Milli Eğitim Bakanı Yusuf Tekin’e Anayasa’nın 42’nci maddesindeki şu hükmü bir kez daha hatırlatmakta yarar var.

“Eğitim ve öğretim, Atatürk ilkeleri doğrultusunda, çağdaş bilim ve eğitim esaslarına göre, devletin gözetim ve denetimi altında yapılır. Bu esaslara aykırı eğitim ve öğretim yerleri açılamaz.”

Kısacası: Anayasa gerici eğitime izin vermiyor!

Bir okur mektubu…

Yaşları 80’in üstünde olan ve çeşitli hastalıklarla mücadele eden emekli 5 komutanın cezaevi çilesi hakkında okurlarımdan sık sık mesajlar alıyorum.
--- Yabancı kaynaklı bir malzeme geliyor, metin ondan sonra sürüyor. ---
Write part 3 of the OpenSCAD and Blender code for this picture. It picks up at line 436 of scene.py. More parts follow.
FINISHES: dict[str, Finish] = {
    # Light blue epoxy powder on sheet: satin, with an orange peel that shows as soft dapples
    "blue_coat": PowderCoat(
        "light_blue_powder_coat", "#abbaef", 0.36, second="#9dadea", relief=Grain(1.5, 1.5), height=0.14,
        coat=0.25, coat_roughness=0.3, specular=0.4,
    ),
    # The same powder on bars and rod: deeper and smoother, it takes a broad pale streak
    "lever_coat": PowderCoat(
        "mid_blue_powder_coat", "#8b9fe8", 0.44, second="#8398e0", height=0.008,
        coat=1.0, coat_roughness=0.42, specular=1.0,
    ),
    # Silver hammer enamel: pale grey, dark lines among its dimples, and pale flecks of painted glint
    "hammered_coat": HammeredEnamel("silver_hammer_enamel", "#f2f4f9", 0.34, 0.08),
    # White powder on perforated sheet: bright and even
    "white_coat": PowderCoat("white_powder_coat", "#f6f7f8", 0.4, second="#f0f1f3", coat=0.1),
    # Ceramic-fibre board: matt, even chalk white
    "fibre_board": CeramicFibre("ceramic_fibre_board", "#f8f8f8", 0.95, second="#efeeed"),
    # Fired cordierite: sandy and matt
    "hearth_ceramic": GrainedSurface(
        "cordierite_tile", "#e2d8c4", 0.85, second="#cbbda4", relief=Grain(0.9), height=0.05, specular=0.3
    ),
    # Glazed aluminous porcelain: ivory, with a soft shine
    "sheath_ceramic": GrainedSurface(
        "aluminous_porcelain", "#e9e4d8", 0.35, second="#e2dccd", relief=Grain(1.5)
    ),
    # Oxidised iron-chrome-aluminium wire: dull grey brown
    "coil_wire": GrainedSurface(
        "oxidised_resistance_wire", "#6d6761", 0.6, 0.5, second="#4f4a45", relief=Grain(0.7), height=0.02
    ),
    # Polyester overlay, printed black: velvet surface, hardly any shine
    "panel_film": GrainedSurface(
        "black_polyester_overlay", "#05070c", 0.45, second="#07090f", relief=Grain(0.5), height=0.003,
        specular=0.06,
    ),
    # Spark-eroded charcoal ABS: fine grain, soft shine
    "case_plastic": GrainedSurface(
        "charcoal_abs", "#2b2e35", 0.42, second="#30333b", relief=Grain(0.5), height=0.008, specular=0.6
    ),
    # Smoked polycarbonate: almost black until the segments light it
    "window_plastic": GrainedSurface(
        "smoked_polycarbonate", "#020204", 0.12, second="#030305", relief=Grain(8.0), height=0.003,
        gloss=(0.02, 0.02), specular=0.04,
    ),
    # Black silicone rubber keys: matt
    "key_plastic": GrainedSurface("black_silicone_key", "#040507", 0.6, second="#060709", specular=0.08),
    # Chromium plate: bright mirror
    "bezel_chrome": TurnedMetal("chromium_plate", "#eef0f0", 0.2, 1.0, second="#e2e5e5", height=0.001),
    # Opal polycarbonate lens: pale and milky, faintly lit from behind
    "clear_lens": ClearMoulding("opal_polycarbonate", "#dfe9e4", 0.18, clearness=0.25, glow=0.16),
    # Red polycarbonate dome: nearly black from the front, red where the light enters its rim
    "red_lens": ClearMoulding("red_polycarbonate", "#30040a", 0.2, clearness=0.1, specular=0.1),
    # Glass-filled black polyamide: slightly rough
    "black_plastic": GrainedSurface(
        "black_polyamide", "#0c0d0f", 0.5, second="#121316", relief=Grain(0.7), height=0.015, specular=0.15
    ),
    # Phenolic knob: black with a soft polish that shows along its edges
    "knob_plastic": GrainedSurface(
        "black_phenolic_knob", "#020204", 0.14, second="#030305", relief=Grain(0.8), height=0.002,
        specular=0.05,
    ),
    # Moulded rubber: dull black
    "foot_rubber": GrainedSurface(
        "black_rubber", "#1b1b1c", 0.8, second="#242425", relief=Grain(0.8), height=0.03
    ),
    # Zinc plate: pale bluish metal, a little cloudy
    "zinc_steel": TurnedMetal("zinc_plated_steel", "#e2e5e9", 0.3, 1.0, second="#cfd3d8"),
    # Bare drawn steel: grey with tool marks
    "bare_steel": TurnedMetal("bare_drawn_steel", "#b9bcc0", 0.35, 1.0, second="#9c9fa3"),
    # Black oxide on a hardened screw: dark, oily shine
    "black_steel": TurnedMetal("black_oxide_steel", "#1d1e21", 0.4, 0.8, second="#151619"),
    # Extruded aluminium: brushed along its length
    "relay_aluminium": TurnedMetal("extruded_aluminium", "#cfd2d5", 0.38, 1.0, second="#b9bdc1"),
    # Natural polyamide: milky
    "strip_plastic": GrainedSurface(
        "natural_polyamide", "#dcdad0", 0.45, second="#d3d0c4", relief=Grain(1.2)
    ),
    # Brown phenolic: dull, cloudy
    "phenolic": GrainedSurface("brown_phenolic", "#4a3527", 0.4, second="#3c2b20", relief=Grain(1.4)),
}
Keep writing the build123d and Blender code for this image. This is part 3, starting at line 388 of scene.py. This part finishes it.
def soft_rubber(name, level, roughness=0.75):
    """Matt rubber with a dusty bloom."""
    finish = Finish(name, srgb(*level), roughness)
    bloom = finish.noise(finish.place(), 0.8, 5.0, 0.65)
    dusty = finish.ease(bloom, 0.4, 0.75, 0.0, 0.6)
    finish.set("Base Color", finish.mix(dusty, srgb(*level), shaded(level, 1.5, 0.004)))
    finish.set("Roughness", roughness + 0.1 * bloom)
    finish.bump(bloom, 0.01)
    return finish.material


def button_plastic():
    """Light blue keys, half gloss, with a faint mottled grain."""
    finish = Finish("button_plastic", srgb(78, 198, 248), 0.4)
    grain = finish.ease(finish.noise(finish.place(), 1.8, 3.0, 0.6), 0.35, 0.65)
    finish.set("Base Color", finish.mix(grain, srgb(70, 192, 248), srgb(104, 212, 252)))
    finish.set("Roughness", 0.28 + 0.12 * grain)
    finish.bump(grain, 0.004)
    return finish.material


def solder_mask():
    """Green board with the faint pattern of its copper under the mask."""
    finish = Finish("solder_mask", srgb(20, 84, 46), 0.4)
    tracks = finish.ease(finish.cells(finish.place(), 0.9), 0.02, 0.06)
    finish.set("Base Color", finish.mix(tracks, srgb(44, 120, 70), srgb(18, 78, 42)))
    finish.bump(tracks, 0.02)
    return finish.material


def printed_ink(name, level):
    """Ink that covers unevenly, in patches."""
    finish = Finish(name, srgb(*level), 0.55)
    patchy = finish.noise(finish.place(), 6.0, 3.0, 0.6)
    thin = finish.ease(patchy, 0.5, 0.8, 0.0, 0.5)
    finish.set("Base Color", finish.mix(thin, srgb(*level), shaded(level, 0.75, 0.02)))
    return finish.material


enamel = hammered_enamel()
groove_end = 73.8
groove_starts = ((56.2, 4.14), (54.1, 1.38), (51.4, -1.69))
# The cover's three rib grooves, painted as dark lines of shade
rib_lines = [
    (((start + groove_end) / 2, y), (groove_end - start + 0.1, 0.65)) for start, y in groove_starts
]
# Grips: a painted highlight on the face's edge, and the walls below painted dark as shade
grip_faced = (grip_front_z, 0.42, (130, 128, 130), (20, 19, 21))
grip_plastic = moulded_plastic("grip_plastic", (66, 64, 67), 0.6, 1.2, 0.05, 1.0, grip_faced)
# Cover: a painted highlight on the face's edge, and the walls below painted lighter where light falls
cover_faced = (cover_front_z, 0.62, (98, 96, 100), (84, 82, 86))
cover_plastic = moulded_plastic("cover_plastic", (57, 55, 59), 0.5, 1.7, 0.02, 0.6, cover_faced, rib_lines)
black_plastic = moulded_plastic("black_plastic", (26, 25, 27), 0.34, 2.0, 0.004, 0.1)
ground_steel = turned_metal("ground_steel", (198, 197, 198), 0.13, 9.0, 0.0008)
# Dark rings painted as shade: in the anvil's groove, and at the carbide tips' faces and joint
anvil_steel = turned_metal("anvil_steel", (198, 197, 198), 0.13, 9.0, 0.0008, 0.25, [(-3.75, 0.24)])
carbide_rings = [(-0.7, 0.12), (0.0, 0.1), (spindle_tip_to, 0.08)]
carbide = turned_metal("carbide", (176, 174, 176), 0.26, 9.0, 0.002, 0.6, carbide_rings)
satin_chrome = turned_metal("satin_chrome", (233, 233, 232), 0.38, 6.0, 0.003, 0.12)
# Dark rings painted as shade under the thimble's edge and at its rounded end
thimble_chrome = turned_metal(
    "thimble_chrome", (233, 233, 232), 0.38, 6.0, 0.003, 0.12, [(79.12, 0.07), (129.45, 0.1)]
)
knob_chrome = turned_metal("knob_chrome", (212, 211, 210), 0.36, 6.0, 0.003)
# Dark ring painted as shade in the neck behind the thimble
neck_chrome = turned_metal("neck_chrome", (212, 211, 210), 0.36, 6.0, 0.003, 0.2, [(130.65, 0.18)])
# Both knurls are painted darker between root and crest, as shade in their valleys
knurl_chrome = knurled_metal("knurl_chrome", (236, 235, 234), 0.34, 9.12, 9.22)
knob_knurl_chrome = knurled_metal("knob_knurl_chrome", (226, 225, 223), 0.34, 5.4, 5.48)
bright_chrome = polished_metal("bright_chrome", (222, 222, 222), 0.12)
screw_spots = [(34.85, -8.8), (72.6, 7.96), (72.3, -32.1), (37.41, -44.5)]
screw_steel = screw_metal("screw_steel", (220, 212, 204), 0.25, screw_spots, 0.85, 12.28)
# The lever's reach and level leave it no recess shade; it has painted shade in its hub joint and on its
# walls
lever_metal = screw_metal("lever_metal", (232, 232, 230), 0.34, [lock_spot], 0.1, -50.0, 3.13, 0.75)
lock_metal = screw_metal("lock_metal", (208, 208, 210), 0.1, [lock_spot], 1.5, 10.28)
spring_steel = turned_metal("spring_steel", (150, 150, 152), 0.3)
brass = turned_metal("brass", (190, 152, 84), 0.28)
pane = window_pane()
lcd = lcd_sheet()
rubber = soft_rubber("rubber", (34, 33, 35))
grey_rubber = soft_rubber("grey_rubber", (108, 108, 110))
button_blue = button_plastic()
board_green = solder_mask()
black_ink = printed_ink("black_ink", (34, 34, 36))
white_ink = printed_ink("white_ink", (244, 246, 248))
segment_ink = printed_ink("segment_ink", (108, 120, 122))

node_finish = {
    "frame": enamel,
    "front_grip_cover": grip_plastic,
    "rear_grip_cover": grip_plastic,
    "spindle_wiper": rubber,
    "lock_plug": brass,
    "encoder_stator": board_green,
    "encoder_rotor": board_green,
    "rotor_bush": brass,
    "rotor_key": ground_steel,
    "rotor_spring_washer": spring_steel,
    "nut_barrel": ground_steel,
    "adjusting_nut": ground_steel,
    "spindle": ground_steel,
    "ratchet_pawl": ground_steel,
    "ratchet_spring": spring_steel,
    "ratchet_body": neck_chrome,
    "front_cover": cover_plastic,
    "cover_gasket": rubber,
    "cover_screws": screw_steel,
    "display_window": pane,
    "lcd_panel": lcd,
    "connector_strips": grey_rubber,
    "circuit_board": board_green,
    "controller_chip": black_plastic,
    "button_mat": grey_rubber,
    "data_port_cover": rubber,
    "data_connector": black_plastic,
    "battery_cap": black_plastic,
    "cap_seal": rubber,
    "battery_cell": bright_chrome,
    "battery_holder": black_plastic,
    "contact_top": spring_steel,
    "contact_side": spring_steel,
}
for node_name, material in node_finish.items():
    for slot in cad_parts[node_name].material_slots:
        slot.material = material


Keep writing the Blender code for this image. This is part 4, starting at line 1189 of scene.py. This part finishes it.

Adli Tıp Kurumu’nun “Sağlık durumları nedeniyle cezaevi şartlarında kalmaları sakıncalıdır” mealindeki raporuna rağmen tahliye edilmiyor, hücrelerinde yaşam savaşı veriyorlar.

Çok sayıdaki okur mesajından bir örnek vermek istiyorum. Yaşar Altıntartı’nın gönderdiği mesaj (özetle) şöyle:

“Sayın Turan… Sayıları gitgide azalan yurtsever ve Atatürkçü askerlerden biri olan Çetin Doğan’a reva görülen hukuk dışı muameleyi kaç zamandır yazmaktasınız…

Bu konuda benim dikkatimi çeken bir genel duyarsızlık var sanki…

Hak-hukuk-adalet demeden cümle kurmayan siyasiler neden gündem yapmaz bu konuyu?

Mağdurlar asker olunca duyarlı olmak, politikacılar için imkânsız mı yoksa?

Fakat, sorarsanız hepsi de hukuktan yana ve ‘Özgürlükçü Anayasa’ yapma sevdalısı…

Emekli askerler eski silah arkadaşlarına neden sahip çıkmazlar?

Ya medyadaki nice ‘insan hakları havarisi’ köşe sahibi, konuyu neden yazıp çizmez?

Çetin Doğan ve silah arkadaşlarına reva görülen muamele karşısında, toplumsal ve siyasal bir duyarsızlık söz konusu… Ülkemiz adına çok yazık!”

GÜNÜN SÖZÜ

Adalet olmayan yerde, insan düşer bin bir derde!